Anglo, Sydney, « History of Chivalric Tournament », Arti dello Spettacolo / Performing Arts, Performance and Spectacle in Early Modern Europe, 2020

Extrait de l’article

Some sixty years ago, Ruth Harvey – in her study, Moriz von Craûn and the Chivalric World – boldly declared that the tournament “has always been reckoned the most typical and absolute manifestation of the chivalric outlook” (Harvey 1961: 112).
This statement, though in a work sometimes deemed authoritative, raises several major problems. The very word ‘tournament’ comprised many different types of activity throughout its history. How long is ‘always’?

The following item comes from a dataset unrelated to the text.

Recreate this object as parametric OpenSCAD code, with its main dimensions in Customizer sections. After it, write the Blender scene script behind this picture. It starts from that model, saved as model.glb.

And it is hard to know what the ‘chivalric outlook’ might have been, or how the ‘tournament’ was its typical and absolute manifestation. Yet writers on chivalry, from the seventeenth century onwards – with the notable exception of Kenelm Digby – have countenanced notions of this kind. For Richard Barber “the tournament may be fairly described as the central ritual of chivalry” (1980: 155); for Larry Benson it was “the most characteristic expression of chivalric ideals” (1980: 1); and for Maurice Keen its popularity and the way it brought knights together from far and wide made it a “powerful force towards generalising both the standards and the rituals of European chivalry” (1984: 82).